Magret de canard au Chutney de mangue
Pommes paillasson
Bouquetière avec les légumes du moment

***

Chariot de fromages

***

Fraises marinées à  la Dôle et quenelle de glace vanille bourbon

Huitième série: ceux du repas!

1973: robe sombre, évoluée, presque couleur brique. Joli nez tertiaire cacaoté, évoquant les beaux grenaches. Bouche souple et fondue, très agréable. Un vin d'hédoniste!

1971: évolué, il se caractérise par une petite note de verdeur et une acidité marquée, trop pour ce qui reste de matière.

1970: souple et harmonieux, dans un registre superposable aux précédents, il se comporte bien mieux que dans mes souvenirs. L'acidité, également présente, est mieux équilibrée.

1975:encore du fruit (petits fruits à noyaux), une structure droite, rectiligne, avec des tanins encore bien marqués et peut-être un peu d'austérité due au millésime.
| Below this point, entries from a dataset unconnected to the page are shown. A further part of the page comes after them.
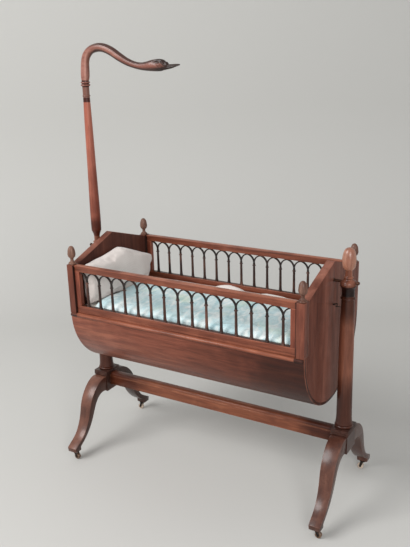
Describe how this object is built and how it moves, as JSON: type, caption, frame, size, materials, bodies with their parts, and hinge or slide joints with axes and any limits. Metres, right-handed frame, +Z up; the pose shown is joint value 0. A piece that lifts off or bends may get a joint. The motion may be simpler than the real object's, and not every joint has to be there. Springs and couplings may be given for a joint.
{
  "type": "swinging cradle on stand",
  "caption": "Rocking cradle with a round-bottomed wooden body and arcaded sides, hung on iron pins between turned columns on splayed legs with casters, with a swan-neck pole for a drape.",
  "frame": {"origin": "on the floor, midway between the two columns on the cradle's middle plane", "axes": "+X from the head end with the swan-neck pole towards the foot end, +Y from front to back across the cradle, +Z up"},
  "size_m": [1.181, 0.544, 1.6938],
  "materials": {
    "mahogany": "waxed",
    "dark_mahogany": "waxed",
    "ebonised": "satin",
    "iron": "satin",
    "porcelain": "glazed",
    "linen": "matt",
    "satin": "soft sheen"
  },
  "bodies": {
    "stand": {"head_column": "mahogany", "foot_column": "mahogany", "foot_knob": "mahogany", "swan_pole": "mahogany", "pole_collar": "dark_mahogany", "swan_neck": "mahogany", "head_hub": "dark_mahogany", "foot_hub": "dark_mahogany", "stretcher": "mahogany", "head_front_leg": "mahogany", "head_back_leg": "mahogany", "foot_front_leg": "mahogany", "foot_back_leg": "mahogany", "caster_plates": "iron", "head_pivot_pin": "iron", "foot_pivot_pin": "iron", "latch_catch": "iron"},
    "head_front_caster": {"head_front_fork": "iron", "head_front_axle": "iron"},
    "head_front_roller": {"head_front_wheel": "porcelain"},
    "head_back_caster": {"head_back_fork": "iron", "head_back_axle": "iron"},
    "head_back_roller": {"head_back_wheel": "porcelain"},
    "foot_front_caster": {"foot_front_fork": "iron", "foot_front_axle": "iron"},
    "foot_front_roller": {"foot_front_wheel": "porcelain"},
    "foot_back_caster": {"foot_back_fork": "iron", "foot_back_axle": "iron"},
    "foot_back_roller": {"foot_back_wheel": "porcelain"},
    "latch": {"latch_hook": "iron"},
    "cradle": {"pivot_bushes": "iron", "head_panel": "mahogany", "foot_panel": "mahogany", "head_front_post": "mahogany", "head_back_post": "mahogany", "foot_front_post": "mahogany", "foot_back_post": "mahogany", "finials": "dark_mahogany", "front_top_rail": "mahogany", "front_bottom_rail": "mahogany", "front_stiles": "mahogany", "front_balusters": "ebonised", "front_arches": "ebonised", "back_top_rail": "mahogany", "back_bottom_rail": "mahogany", "back_stiles": "mahogany", "back_balusters": "ebonised", "back_arches": "ebonised", "gallery_pegs": "dark_mahogany", "bead_mouldings": "mahogany", "front_hull": "dark_mahogany", "back_hull": "dark_mahogany", "bottom_board": "dark_mahogany", "slat_ledgers": "dark_mahogany", "slats": "dark_mahogany", "latch_eye": "iron", "mattress": "linen", "quilt": "satin", "sheet": "linen", "pillow": "linen"}
  },
  "joints": [
    {"name": "cradle_swing", "type": "hinge", "parent": "stand", "child": "cradle", "pos_m": [0, 0, 0.884], "axis": [1, 0, 0], "range_deg": [-22, 22]},
    {"name": "head_front_swivel", "type": "hinge", "parent": "stand", "child": "head_front_caster", "pos_m": [-0.55, -0.247, 0.03], "axis": [0, 0, 1], "continuous": true},
    {"name": "head_front_roll", "type": "hinge", "parent": "head_front_caster", "child": "head_front_roller", "pos_m": [-0.542, -0.247, 0.0125], "axis": [0, 1, 0], "continuous": true},
    {"name": "head_back_swivel", "type": "hinge", "parent": "stand", "child": "head_back_caster", "pos_m": [-0.55, 0.247, 0.03], "axis": [0, 0, 1], "continuous": true},
    {"name": "head_back_roll", "type": "hinge", "parent": "head_back_caster", "child": "head_back_roller", "pos_m": [-0.558, 0.247, 0.0125], "axis": [0, 1, 0], "continuous": true},
    {"name": "foot_front_swivel", "type": "hinge", "parent": "stand", "child": "foot_front_caster", "pos_m": [0.55, -0.247, 0.03], "axis": [0, 0, 1], "continuous": true},
    {"name": "foot_front_roll", "type": "hinge", "parent": "foot_front_caster", "child": "foot_front_roller", "pos_m": [0.558, -0.247, 0.0125], "axis": [0, 1, 0], "continuous": true},
    {"name": "foot_back_swivel", "type": "hinge", "parent": "stand", "child": "foot_back_caster", "pos_m": [0.55, 0.247, 0.03], "axis": [0, 0, 1], "continuous": true},
    {"name": "foot_back_roll", "type": "hinge", "parent": "foot_back_caster", "child": "foot_back_roller", "pos_m": [0.542, 0.247, 0.0125], "axis": [0, 1, 0], "continuous": true},
    {"name": "latch_lift", "type": "hinge", "parent": "cradle", "child": "latch", "pos_m": [0.503, -0.006, 0.797], "axis": [0, -1, 0], "range_deg": [-40, 85]}
  ]
}
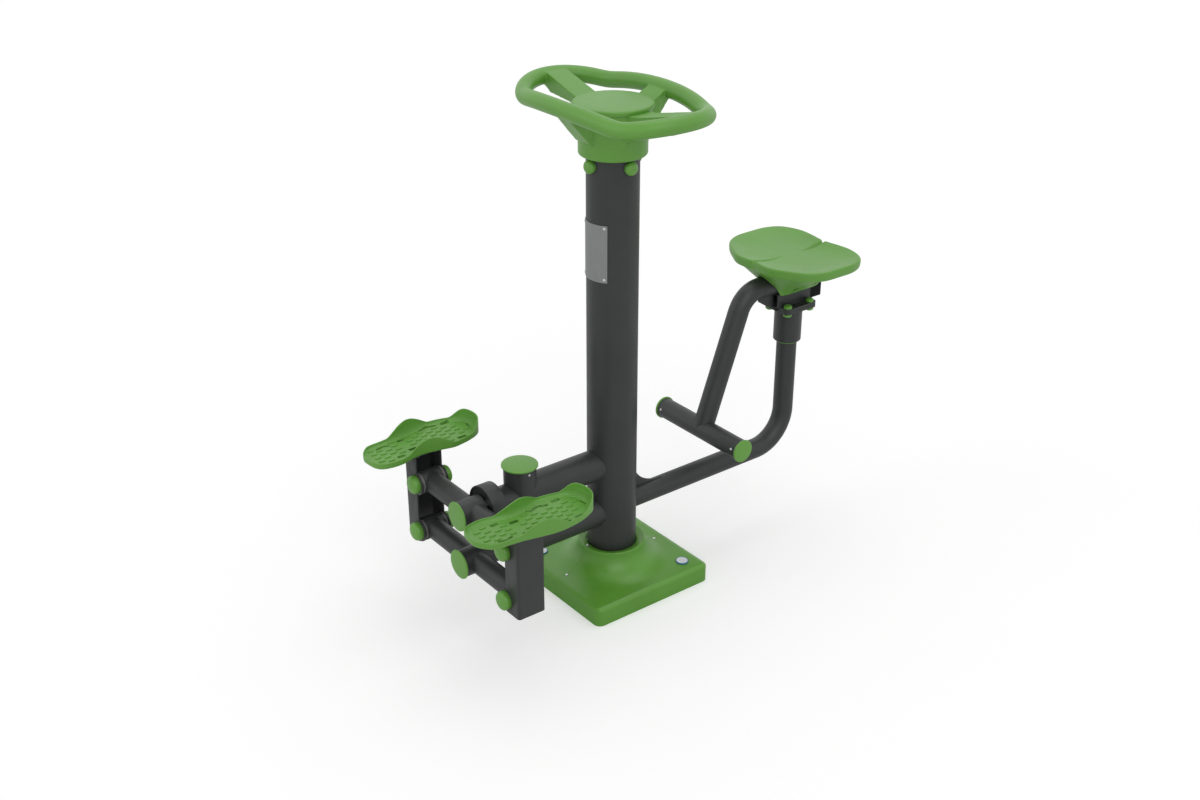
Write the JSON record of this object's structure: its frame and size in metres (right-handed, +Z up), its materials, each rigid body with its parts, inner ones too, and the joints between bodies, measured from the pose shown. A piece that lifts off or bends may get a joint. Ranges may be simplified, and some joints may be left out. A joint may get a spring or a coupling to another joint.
{
  "type": "outdoor air walker",
  "caption": "Outdoor station with two linked stepping pedals and a swivelling seat with footrest, on one post with a fixed handwheel.",
  "frame": {"origin": "post axis on the ground, at the underside of the ground plate", "axes": "+X from the post to the swivel seat, +Y to the left pedal, +Z up"},
  "size_m": [1.4332, 0.678, 1.4288],
  "materials": {
    "anthracite_steel": "powder coat, fine satin",
    "green_plastic": "moulded, satin",
    "cap_plastic": "moulded, satin",
    "cover_plastic": "moulded, semi-gloss",
    "disc_plastic": "moulded, plain",
    "bush_plastic": "turned polymer",
    "zinc_steel": "zinc plated",
    "bright_steel": "turned and ground",
    "galvanised_steel": "powder coat over zinc",
    "plate_aluminium": "satin anodised, bare face"
  },
  "bodies": {
    "frame": {"base_plate": "galvanised_steel", "cover_left": "cover_plastic", "cover_right": "cover_plastic", "cover_screws": "zinc_steel", "cover_discs": "disc_plastic", "main_post": "anthracite_steel", "info_plate": "plate_aluminium", "plate_rivets": "zinc_steel", "handwheel": "green_plastic", "wheel_stem": "anthracite_steel", "wheel_bolts": "zinc_steel", "wheel_bolt_caps": "cap_plastic", "beam_gusset": "anthracite_steel", "seat_beam": "anthracite_steel", "spindle": "bright_steel", "thrust_ring": "cap_plastic", "upper_beam": "anthracite_steel", "lower_beam": "anthracite_steel", "end_post": "anthracite_steel", "end_post_cap": "cap_plastic", "end_cap_screw": "zinc_steel", "bearing_drum": "anthracite_steel", "lower_neck": "anthracite_steel", "link_axles": "bright_steel", "axle_nuts": "zinc_steel"},
    "seat": {"swivel_sleeve": "anthracite_steel", "swivel_bushes": "bush_plastic", "seat_bracket": "anthracite_steel", "flange_bolts": "zinc_steel", "flange_bolt_caps": "cap_plastic", "arm_gusset": "anthracite_steel", "footrest_arm": "anthracite_steel", "footrest_bar": "anthracite_steel", "footrest_caps": "cap_plastic", "footrest_screws": "zinc_steel", "seat_shell": "green_plastic", "seat_screws": "zinc_steel"},
    "upper_link": {"upper_crossbar": "anthracite_steel", "upper_hub": "anthracite_steel", "upper_sleeves": "anthracite_steel", "upper_bushes": "bush_plastic", "upper_hub_cap": "cap_plastic"},
    "lower_link": {"lower_crossbar": "anthracite_steel", "lower_hub": "anthracite_steel", "lower_sleeves": "anthracite_steel", "lower_bushes": "bush_plastic", "lower_hub_cap": "cap_plastic"},
    "left_pedal": {"left_tray": "green_plastic", "left_channel": "anthracite_steel", "left_pivot_bolts": "zinc_steel", "left_pivot_nuts": "zinc_steel", "left_pivot_caps": "cap_plastic", "left_tray_screws": "zinc_steel"},
    "right_pedal": {"right_tray": "green_plastic", "right_channel": "anthracite_steel", "right_pivot_bolts": "zinc_steel", "right_pivot_nuts": "zinc_steel", "right_pivot_caps": "cap_plastic", "right_tray_screws": "zinc_steel"}
  },
  "joints": [
    {"name": "upper_swing", "type": "hinge", "parent": "frame", "child": "upper_link", "pos_m": [-0.4665, 0, 0.3775], "axis": [1, 0, 0], "range_deg": [-20, 20]},
    {"name": "lower_swing", "type": "hinge", "parent": "frame", "child": "lower_link", "pos_m": [-0.4665, 0, 0.2297], "axis": [1, 0, 0], "range_deg": [-20, 20]},
    {"name": "left_pedal_pivot", "type": "hinge", "parent": "upper_link", "child": "left_pedal", "pos_m": [-0.4665, 0.212, 0.3775], "axis": [1, 0, 0], "range_deg": [-20, 20]},
    {"name": "right_pedal_pivot", "type": "hinge", "parent": "upper_link", "child": "right_pedal", "pos_m": [-0.4665, -0.212, 0.3775], "axis": [1, 0, 0], "range_deg": [-20, 20]},
    {"name": "seat_swivel", "type": "hinge", "parent": "frame", "child": "seat", "pos_m": [0.6615, 0, 0.6], "axis": [0, 0, 1], "continuous": true}
  ],
  "couplings": [
    {"joint": "lower_swing", "follows": "upper_swing", "ratio": 1},
    {"joint": "left_pedal_pivot", "follows": "upper_swing", "ratio": -1},
    {"joint": "right_pedal_pivot", "follows": "upper_swing", "ratio": -1}
  ]
}
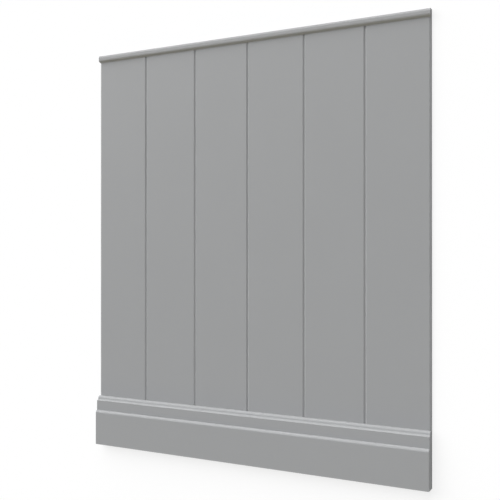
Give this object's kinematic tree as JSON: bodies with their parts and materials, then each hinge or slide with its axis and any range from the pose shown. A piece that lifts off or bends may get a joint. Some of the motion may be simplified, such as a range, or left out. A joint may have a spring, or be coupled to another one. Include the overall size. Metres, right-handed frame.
{
  "type": "wall panel",
  "caption": "Section of painted V-jointed wall panelling with a moulded skirting along its floor edge and a rounded, rebated capping along its top, lying on its back.",
  "frame": {"origin": "under the middle of the panel, on the plane of its back", "axes": "+X across the boards to the right, seen with the capping away from the viewer; +Y along the boards from the floor edge to the capping; +Z out of the painted face"},
  "size_m": [0.864, 1, 0.026],
  "materials": {
    "grey_paint": "satin"
  },
  "bodies": {
    "root": {"board_1": "grey_paint", "board_2": "grey_paint", "board_3": "grey_paint", "board_4": "grey_paint", "board_5": "grey_paint", "board_6": "grey_paint", "capping": "grey_paint", "skirting_board": "grey_paint"}
  },
  "joints": []
}
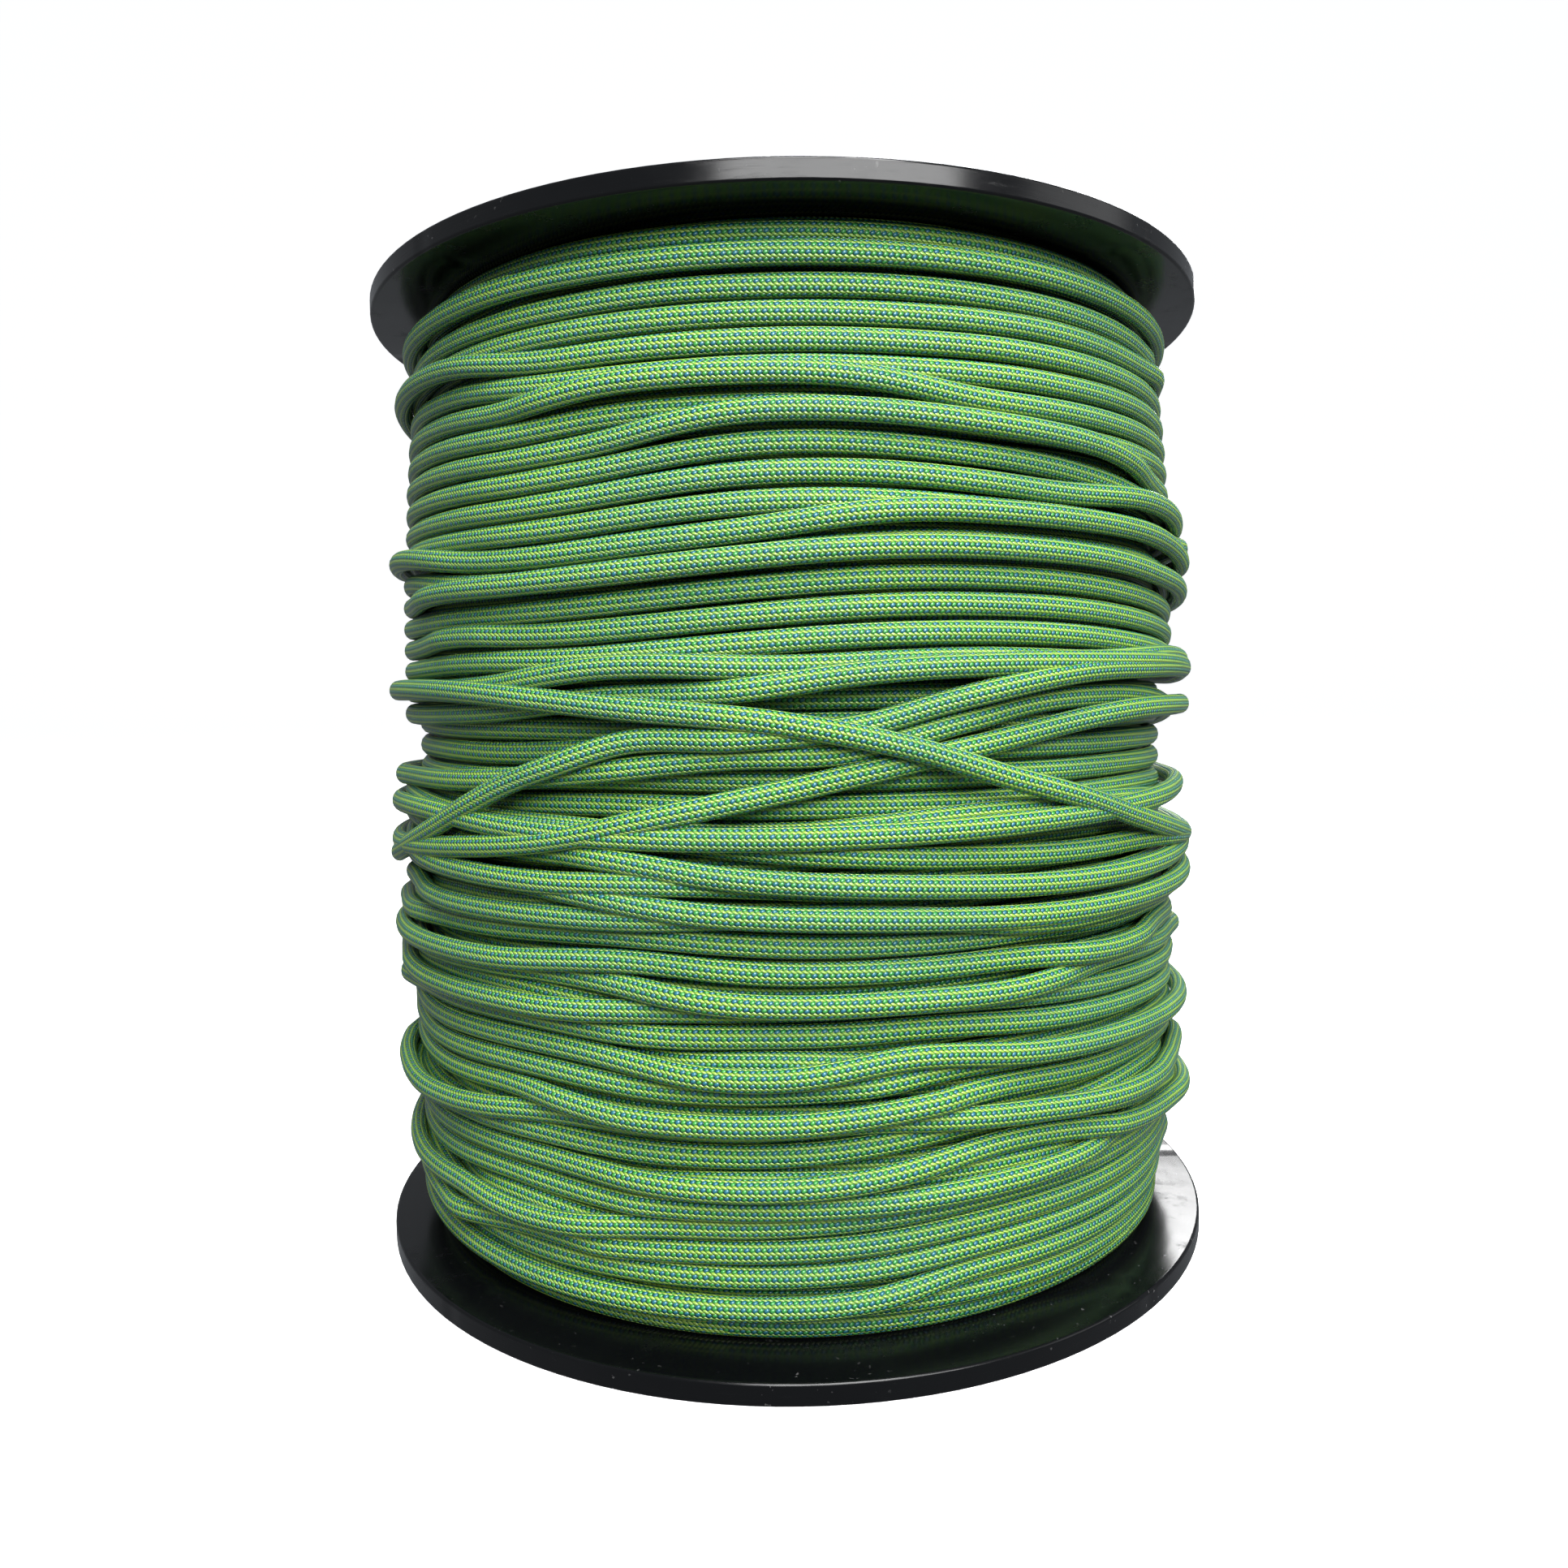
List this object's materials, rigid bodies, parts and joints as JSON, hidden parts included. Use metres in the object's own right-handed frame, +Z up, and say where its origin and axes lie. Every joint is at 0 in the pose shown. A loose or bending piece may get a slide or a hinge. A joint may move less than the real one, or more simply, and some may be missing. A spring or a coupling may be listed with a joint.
{
  "type": "cord spool",
  "caption": "Standing flanged spool, wound full of round braided cord, with an arbor bore through its hubs.",
  "frame": {"origin": "centre of the lower flange's outer face, on the surface that the spool stands on", "axes": "+Z up along the arbor bore, which is the spool's axis; -Y towards the side that shows the crossing turns; the cord's outer end is at +Y"},
  "size_m": [0.172, 0.172, 0.188],
  "materials": {
    "flange_plastic": "glossy black moulded plastic, lightly scuffed",
    "barrel_plastic": "matt black extruded tube",
    "sleeve_plastic": "natural nylon",
    "zinc_steel": "zinc plated",
    "cord_braid": "woven braid of lime, green and blue yarns, soft sheen"
  },
  "bodies": {
    "root": {"lower_flange": "flange_plastic", "upper_flange": "flange_plastic", "barrel": "barrel_plastic", "arbor_sleeve": "sleeve_plastic", "tie_bolts": "zinc_steel", "head_washers": "zinc_steel", "nut_washers": "zinc_steel", "lock_nuts": "zinc_steel", "cord_winding": "cord_braid", "cord_start": "cord_braid", "cord_start_knot": "cord_braid", "cord_outer_end": "cord_braid"}
  },
  "joints": []
}
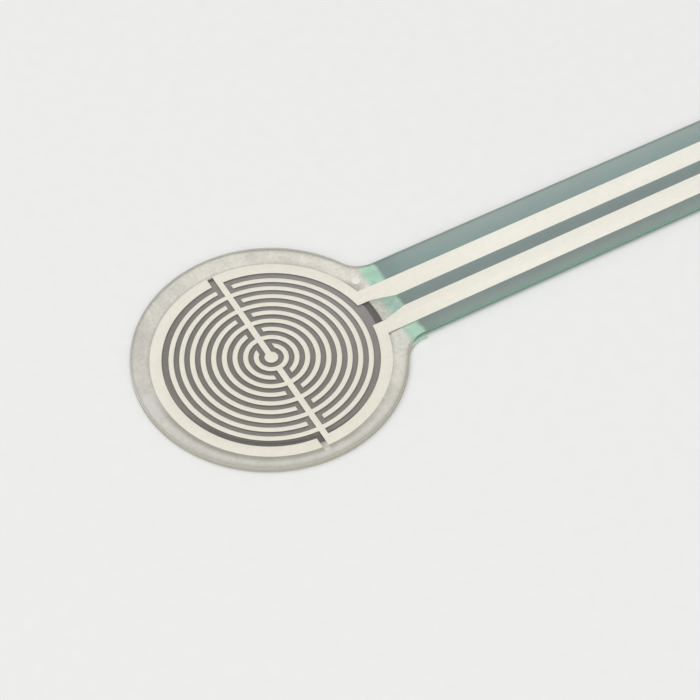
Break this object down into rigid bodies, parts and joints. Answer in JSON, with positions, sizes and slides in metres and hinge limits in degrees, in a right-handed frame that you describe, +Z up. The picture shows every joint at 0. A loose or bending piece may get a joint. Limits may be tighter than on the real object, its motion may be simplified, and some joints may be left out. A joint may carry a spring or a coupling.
{
  "type": "force sensing resistor",
  "caption": "Round thin-film pressure sensor with a long flat tail and two solder pins: its resistance drops when the disc is pressed.",
  "frame": {"origin": "middle of the round disc on its flat rear face, which lies on the surface", "axes": "+X along the tail towards the solder pins, +Z up out of the face that is pressed"},
  "size_m": [0.0617, 0.0184, 0.0007],
  "materials": {
    "clear_film": "clear polyester film",
    "carbon_ink": "matt printed carbon ink",
    "adhesive": "milky double-sided adhesive",
    "silver_print": "matt silver ink",
    "cover_coat": "thin grey-green cover coat",
    "tinned_metal": "tin-plated, satin"
  },
  "bodies": {
    "root": {"bottom_film": "clear_film", "carbon_layer": "carbon_ink", "spacer_ring": "adhesive", "upper_electrode": "silver_print", "lower_electrode": "silver_print", "guard_arc": "silver_print", "print_mark": "silver_print", "tail_cover": "cover_coat", "top_film": "clear_film", "upper_terminal": "tinned_metal", "lower_terminal": "tinned_metal"}
  },
  "joints": []
}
La matière est belle et la tenue à l'air remarquable (il n'aura pas bougé d'un iota le lendemain midi, il se sera même amplifié). Pour amateur encore patient!

1966: nez tertiaire magnifique, cacao, pruneau, sous-bois. L'harmonie d'un beau Bordeaux à maturité. Une très belle bouteille que j'ai beaucoup appréciée malgré la lassitude qui commençait à s'installer.

1955: encore beaucoup d'allant, de la rectitude presque, même s'il s'exprime moins agréablement que le 66. Il ne dépare pas dans cette ultime série, même si les papilles demandent bientôt grâce!

1959: probablement un des sommets de la soirée et de la journée. Encore très sur le fruit (cerise) avec un petit côté noyau, il est très tonique, presque autant que son conscrit valaisan. Une grande bouteille dans un grand millésime!

Dimanche 25 avril, 0 heure. Les valeureux rescapés de ce marathon décidèrent d'un commun accord de clôturer la soirée. Rude journée qui a vu un des favoris abandonner en cours d'épreuve, au début du 8ème round, pour raison médicale, et où un deuxième a été quasiment porté à bout de bras et de paupières pour arriver à franchir la ligne d'arrivée, terrassé à la fois par un hoquet opiniâtre et un sommeil du juste. Je me demande si pour la prochaine verticale, il ne faudra pas exiger un certificat médical au départ de l'épreuve.(aaa)
A l'heure de se coucher, tout le monde arborait fièrement un sourire estampillé « Las Cases », les dents joliment colorées de tous les tanins de la journée. De quoi faire de beaux rêves au pied des montagnes valaisannes, toujours coiffées de leur blanc bonnet.

Dimanche 25 avril, 0 heure 15.Dissolution officielle du Las Cases'Group from Leytron! C'est la fin d'une belle aventure qui se poursuivra néanmoins jusqu'à la fin d'après-midi, sur une terrasse surplombant la ville de Sion, de quoi réviser encore un peu!

C'est fini!

Si je devais résumer cette verticale en quelques mots, je dirais que le Grand vin du Marquis de Léoville est effectivement un grand vin, qui s'en tire cependant de façon irrégulière suivant les millésimes. Plus grand ou aussi grand que les plus grands, je ne sais, mais pour qui a eu le bonheur de tremper ses lèvres dans un 1947, un 1948, un 1959, un 1966, un 1978, un 1989, un 1996, un 1998, voire un 2000 (même si sur ce coup-là , Barton m'a plus impressionné!), cela ne fait aucun doute! Monsieur le Marquis est bien une légende bordelaise!